• _EXERCISE REQUIREMENTS_
Write out all of the data exactly as it appears.

• _DATA SEGMENT_
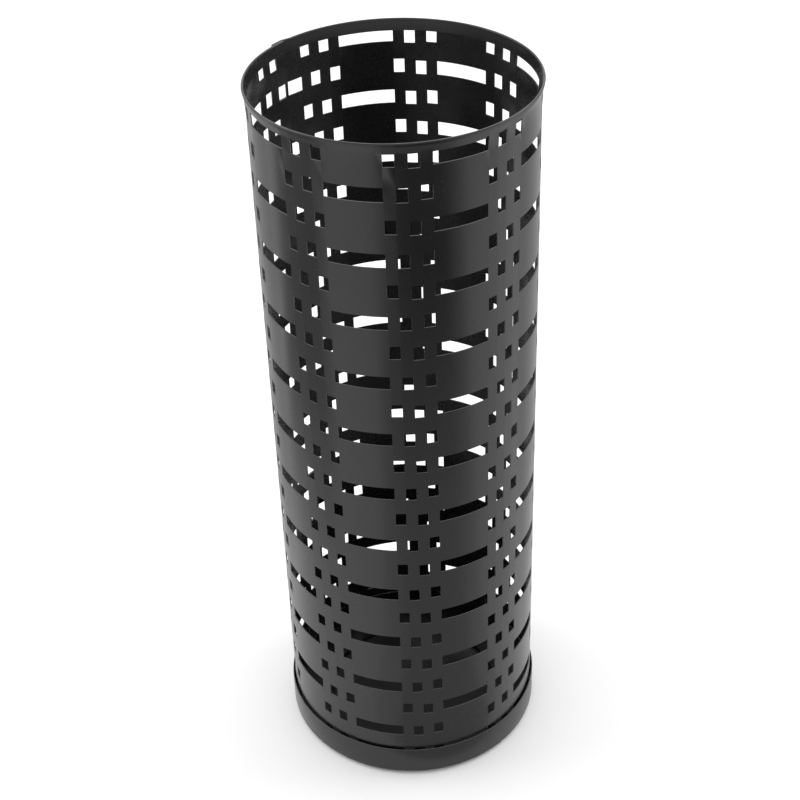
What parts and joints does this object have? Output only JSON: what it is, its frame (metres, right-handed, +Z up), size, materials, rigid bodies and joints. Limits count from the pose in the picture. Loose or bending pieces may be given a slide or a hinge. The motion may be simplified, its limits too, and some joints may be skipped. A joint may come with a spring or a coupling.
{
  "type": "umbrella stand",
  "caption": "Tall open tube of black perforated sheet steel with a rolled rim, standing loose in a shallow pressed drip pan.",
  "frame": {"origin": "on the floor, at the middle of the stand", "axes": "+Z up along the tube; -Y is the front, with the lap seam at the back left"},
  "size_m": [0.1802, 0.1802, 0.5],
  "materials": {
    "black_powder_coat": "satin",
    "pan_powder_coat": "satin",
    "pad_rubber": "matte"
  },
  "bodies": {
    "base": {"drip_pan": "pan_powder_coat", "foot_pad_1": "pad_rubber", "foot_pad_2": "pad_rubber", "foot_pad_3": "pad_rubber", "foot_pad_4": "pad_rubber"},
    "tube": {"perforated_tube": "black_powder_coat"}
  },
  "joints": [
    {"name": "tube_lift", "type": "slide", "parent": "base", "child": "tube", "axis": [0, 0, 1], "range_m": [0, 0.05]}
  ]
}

• _ANSWER TO THE EXERCISE_
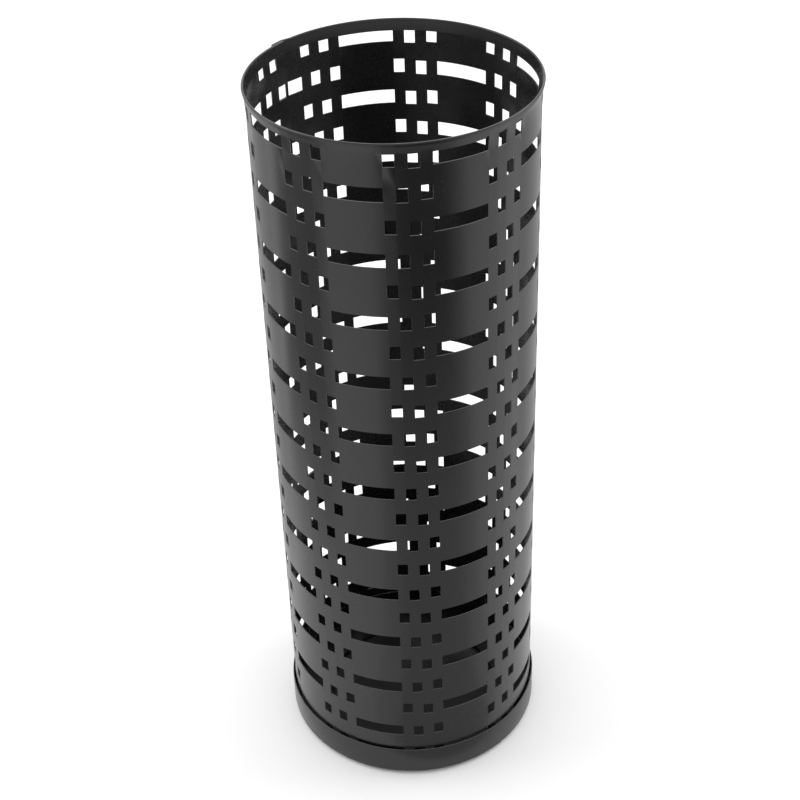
What parts and joints does this object have? Output only JSON: what it is, its frame (metres, right-handed, +Z up), size, materials, rigid bodies and joints. Limits count from the pose in the picture. Loose or bending pieces may be given a slide or a hinge. The motion may be simplified, its limits too, and some joints may be skipped. A joint may come with a spring or a coupling.
{
  "type": "umbrella stand",
  "caption": "Tall open tube of black perforated sheet steel with a rolled rim, standing loose in a shallow pressed drip pan.",
  "frame": {"origin": "on the floor, at the middle of the stand", "axes": "+Z up along the tube; -Y is the front, with the lap seam at the back left"},
  "size_m": [0.1802, 0.1802, 0.5],
  "materials": {
    "black_powder_coat": "satin",
    "pan_powder_coat": "satin",
    "pad_rubber": "matte"
  },
  "bodies": {
    "base": {"drip_pan": "pan_powder_coat", "foot_pad_1": "pad_rubber", "foot_pad_2": "pad_rubber", "foot_pad_3": "pad_rubber", "foot_pad_4": "pad_rubber"},
    "tube": {"perforated_tube": "black_powder_coat"}
  },
  "joints": [
    {"name": "tube_lift", "type": "slide", "parent": "base", "child": "tube", "axis": [0, 0, 1], "range_m": [0, 0.05]}
  ]
}